## Description of the task
Please give the listing again, word for word, with nothing left out.
# # # #
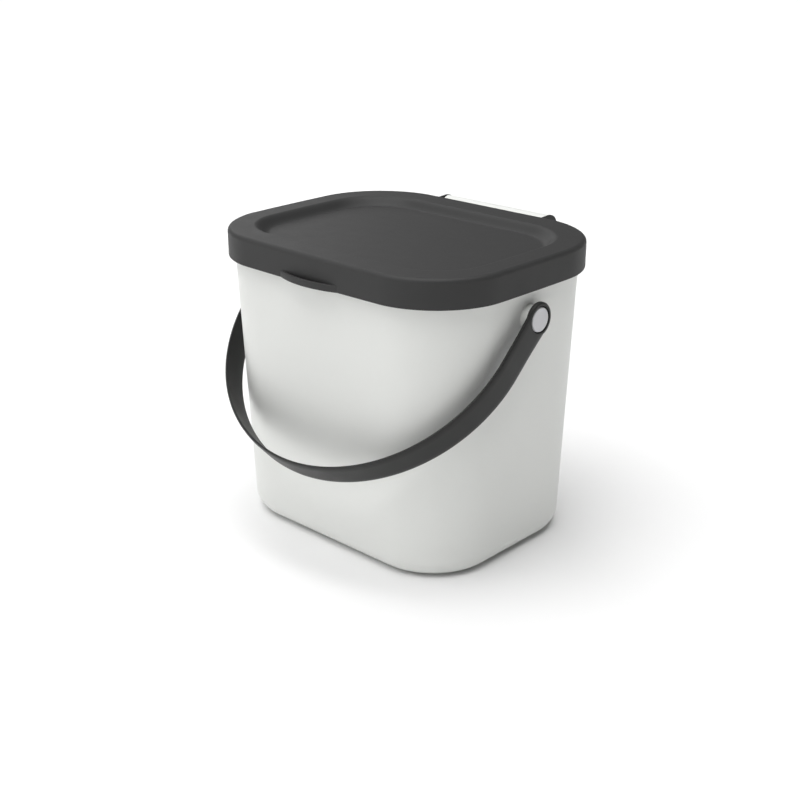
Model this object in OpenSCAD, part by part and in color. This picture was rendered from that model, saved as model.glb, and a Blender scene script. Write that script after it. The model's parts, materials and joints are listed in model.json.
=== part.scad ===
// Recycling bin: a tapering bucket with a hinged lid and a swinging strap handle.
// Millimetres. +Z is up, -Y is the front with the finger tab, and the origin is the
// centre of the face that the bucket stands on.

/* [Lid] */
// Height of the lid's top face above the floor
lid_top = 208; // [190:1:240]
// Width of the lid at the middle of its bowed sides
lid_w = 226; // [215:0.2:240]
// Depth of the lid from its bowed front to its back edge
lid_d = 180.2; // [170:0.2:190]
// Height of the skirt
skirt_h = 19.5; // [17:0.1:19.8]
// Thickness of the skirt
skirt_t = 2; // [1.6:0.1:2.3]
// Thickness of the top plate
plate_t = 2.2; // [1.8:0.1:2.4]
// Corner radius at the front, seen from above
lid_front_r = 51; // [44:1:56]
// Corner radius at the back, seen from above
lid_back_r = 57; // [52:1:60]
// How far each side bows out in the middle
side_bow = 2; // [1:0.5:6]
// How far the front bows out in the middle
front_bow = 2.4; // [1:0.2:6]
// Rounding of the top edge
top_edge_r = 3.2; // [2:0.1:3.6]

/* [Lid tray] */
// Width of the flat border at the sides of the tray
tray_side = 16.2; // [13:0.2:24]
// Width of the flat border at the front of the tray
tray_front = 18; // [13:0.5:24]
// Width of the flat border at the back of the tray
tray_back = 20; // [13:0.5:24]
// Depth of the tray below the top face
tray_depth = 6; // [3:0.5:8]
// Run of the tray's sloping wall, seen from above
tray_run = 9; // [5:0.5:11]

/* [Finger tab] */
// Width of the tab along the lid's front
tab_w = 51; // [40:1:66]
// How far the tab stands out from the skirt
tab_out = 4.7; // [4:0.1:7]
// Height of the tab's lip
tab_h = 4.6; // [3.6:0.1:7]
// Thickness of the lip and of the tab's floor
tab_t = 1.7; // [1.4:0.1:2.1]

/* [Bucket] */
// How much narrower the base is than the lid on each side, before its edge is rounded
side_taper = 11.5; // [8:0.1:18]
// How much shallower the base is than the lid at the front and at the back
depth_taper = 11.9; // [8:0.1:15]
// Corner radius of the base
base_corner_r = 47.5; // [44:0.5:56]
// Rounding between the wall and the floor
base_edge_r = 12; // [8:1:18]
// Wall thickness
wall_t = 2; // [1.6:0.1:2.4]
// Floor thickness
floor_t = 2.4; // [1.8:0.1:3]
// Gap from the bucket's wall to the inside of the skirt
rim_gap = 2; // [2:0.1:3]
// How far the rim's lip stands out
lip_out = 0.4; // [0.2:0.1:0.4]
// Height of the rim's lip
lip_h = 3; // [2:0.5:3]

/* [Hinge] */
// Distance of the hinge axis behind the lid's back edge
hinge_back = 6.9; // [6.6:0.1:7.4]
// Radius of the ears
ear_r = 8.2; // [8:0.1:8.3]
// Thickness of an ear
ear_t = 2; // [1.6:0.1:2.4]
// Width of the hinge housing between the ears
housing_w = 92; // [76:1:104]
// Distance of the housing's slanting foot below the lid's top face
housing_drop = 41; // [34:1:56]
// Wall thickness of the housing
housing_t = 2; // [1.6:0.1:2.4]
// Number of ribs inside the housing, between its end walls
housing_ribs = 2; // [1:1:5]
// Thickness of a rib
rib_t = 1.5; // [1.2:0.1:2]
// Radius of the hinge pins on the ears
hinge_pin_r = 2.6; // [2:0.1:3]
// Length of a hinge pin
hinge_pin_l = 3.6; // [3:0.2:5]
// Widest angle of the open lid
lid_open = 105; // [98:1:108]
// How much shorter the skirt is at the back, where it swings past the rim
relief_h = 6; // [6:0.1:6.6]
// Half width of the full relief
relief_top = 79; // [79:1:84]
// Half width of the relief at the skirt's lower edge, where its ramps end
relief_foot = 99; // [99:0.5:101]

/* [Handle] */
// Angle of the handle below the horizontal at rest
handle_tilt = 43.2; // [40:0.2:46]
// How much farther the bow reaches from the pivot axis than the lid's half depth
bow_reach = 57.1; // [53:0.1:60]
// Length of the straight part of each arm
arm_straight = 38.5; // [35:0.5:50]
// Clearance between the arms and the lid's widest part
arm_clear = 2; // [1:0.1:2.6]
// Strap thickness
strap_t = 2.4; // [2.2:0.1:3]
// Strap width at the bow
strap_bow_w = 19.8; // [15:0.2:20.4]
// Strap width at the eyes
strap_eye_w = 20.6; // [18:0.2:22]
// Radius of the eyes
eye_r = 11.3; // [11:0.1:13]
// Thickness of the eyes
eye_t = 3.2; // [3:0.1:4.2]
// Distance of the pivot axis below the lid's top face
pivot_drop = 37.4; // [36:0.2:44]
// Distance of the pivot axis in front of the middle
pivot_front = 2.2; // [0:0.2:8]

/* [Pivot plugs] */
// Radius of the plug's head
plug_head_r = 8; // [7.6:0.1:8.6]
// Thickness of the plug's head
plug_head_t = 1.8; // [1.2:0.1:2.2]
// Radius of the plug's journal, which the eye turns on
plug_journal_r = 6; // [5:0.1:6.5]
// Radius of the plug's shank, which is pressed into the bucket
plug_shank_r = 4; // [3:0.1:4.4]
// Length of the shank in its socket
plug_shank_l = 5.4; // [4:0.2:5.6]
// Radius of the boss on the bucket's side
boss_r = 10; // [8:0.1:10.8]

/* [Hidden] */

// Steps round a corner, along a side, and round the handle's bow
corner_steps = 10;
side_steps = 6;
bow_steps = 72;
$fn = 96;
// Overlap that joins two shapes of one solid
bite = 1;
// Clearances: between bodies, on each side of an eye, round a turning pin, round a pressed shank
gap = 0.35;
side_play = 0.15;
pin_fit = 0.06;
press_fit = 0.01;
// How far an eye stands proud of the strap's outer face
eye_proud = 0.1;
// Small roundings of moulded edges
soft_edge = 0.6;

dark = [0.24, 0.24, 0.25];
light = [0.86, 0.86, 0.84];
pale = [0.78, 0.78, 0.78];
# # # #
## Solution to this task
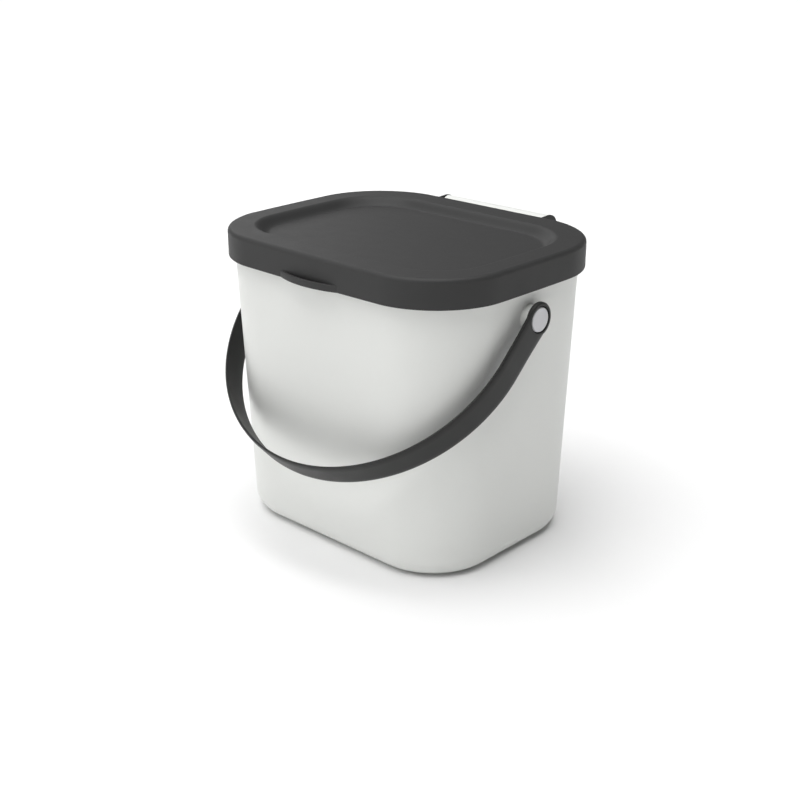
Model this object in OpenSCAD, part by part and in color. This picture was rendered from that model, saved as model.glb, and a Blender scene script. Write that script after it. The model's parts, materials and joints are listed in model.json.
=== part.scad ===
// Recycling bin: a tapering bucket with a hinged lid and a swinging strap handle.
// Millimetres. +Z is up, -Y is the front with the finger tab, and the origin is the
// centre of the face that the bucket stands on.

/* [Lid] */
// Height of the lid's top face above the floor
lid_top = 208; // [190:1:240]
// Width of the lid at the middle of its bowed sides
lid_w = 226; // [215:0.2:240]
// Depth of the lid from its bowed front to its back edge
lid_d = 180.2; // [170:0.2:190]
// Height of the skirt
skirt_h = 19.5; // [17:0.1:19.8]
// Thickness of the skirt
skirt_t = 2; // [1.6:0.1:2.3]
// Thickness of the top plate
plate_t = 2.2; // [1.8:0.1:2.4]
// Corner radius at the front, seen from above
lid_front_r = 51; // [44:1:56]
// Corner radius at the back, seen from above
lid_back_r = 57; // [52:1:60]
// How far each side bows out in the middle
side_bow = 2; // [1:0.5:6]
// How far the front bows out in the middle
front_bow = 2.4; // [1:0.2:6]
// Rounding of the top edge
top_edge_r = 3.2; // [2:0.1:3.6]

/* [Lid tray] */
// Width of the flat border at the sides of the tray
tray_side = 16.2; // [13:0.2:24]
// Width of the flat border at the front of the tray
tray_front = 18; // [13:0.5:24]
// Width of the flat border at the back of the tray
tray_back = 20; // [13:0.5:24]
// Depth of the tray below the top face
tray_depth = 6; // [3:0.5:8]
// Run of the tray's sloping wall, seen from above
tray_run = 9; // [5:0.5:11]

/* [Finger tab] */
// Width of the tab along the lid's front
tab_w = 51; // [40:1:66]
// How far the tab stands out from the skirt
tab_out = 4.7; // [4:0.1:7]
// Height of the tab's lip
tab_h = 4.6; // [3.6:0.1:7]
// Thickness of the lip and of the tab's floor
tab_t = 1.7; // [1.4:0.1:2.1]

/* [Bucket] */
// How much narrower the base is than the lid on each side, before its edge is rounded
side_taper = 11.5; // [8:0.1:18]
// How much shallower the base is than the lid at the front and at the back
depth_taper = 11.9; // [8:0.1:15]
// Corner radius of the base
base_corner_r = 47.5; // [44:0.5:56]
// Rounding between the wall and the floor
base_edge_r = 12; // [8:1:18]
// Wall thickness
wall_t = 2; // [1.6:0.1:2.4]
// Floor thickness
floor_t = 2.4; // [1.8:0.1:3]
// Gap from the bucket's wall to the inside of the skirt
rim_gap = 2; // [2:0.1:3]
// How far the rim's lip stands out
lip_out = 0.4; // [0.2:0.1:0.4]
// Height of the rim's lip
lip_h = 3; // [2:0.5:3]

/* [Hinge] */
// Distance of the hinge axis behind the lid's back edge
hinge_back = 6.9; // [6.6:0.1:7.4]
// Radius of the ears
ear_r = 8.2; // [8:0.1:8.3]
// Thickness of an ear
ear_t = 2; // [1.6:0.1:2.4]
// Width of the hinge housing between the ears
housing_w = 92; // [76:1:104]
// Distance of the housing's slanting foot below the lid's top face
housing_drop = 41; // [34:1:56]
// Wall thickness of the housing
housing_t = 2; // [1.6:0.1:2.4]
// Number of ribs inside the housing, between its end walls
housing_ribs = 2; // [1:1:5]
// Thickness of a rib
rib_t = 1.5; // [1.2:0.1:2]
// Radius of the hinge pins on the ears
hinge_pin_r = 2.6; // [2:0.1:3]
// Length of a hinge pin
hinge_pin_l = 3.6; // [3:0.2:5]
// Widest angle of the open lid
lid_open = 105; // [98:1:108]
// How much shorter the skirt is at the back, where it swings past the rim
relief_h = 6; // [6:0.1:6.6]
// Half width of the full relief
relief_top = 79; // [79:1:84]
// Half width of the relief at the skirt's lower edge, where its ramps end
relief_foot = 99; // [99:0.5:101]

/* [Handle] */
// Angle of the handle below the horizontal at rest
handle_tilt = 43.2; // [40:0.2:46]
// How much farther the bow reaches from the pivot axis than the lid's half depth
bow_reach = 57.1; // [53:0.1:60]
// Length of the straight part of each arm
arm_straight = 38.5; // [35:0.5:50]
// Clearance between the arms and the lid's widest part
arm_clear = 2; // [1:0.1:2.6]
// Strap thickness
strap_t = 2.4; // [2.2:0.1:3]
// Strap width at the bow
strap_bow_w = 19.8; // [15:0.2:20.4]
// Strap width at the eyes
strap_eye_w = 20.6; // [18:0.2:22]
// Radius of the eyes
eye_r = 11.3; // [11:0.1:13]
// Thickness of the eyes
eye_t = 3.2; // [3:0.1:4.2]
// Distance of the pivot axis below the lid's top face
pivot_drop = 37.4; // [36:0.2:44]
// Distance of the pivot axis in front of the middle
pivot_front = 2.2; // [0:0.2:8]

/* [Pivot plugs] */
// Radius of the plug's head
plug_head_r = 8; // [7.6:0.1:8.6]
// Thickness of the plug's head
plug_head_t = 1.8; // [1.2:0.1:2.2]
// Radius of the plug's journal, which the eye turns on
plug_journal_r = 6; // [5:0.1:6.5]
// Radius of the plug's shank, which is pressed into the bucket
plug_shank_r = 4; // [3:0.1:4.4]
// Length of the shank in its socket
plug_shank_l = 5.4; // [4:0.2:5.6]
// Radius of the boss on the bucket's side
boss_r = 10; // [8:0.1:10.8]

/* [Hidden] */

// Steps round a corner, along a side, and round the handle's bow
corner_steps = 10;
side_steps = 6;
bow_steps = 72;
$fn = 96;
// Overlap that joins two shapes of one solid
bite = 1;
// Clearances: between bodies, on each side of an eye, round a turning pin, round a pressed shank
gap = 0.35;
side_play = 0.15;
pin_fit = 0.06;
press_fit = 0.01;
// How far an eye stands proud of the strap's outer face
eye_proud = 0.1;
// Small roundings of moulded edges
soft_edge = 0.6;

dark = [0.24, 0.24, 0.25];
light = [0.86, 0.86, 0.84];
pale = [0.78, 0.78, 0.78];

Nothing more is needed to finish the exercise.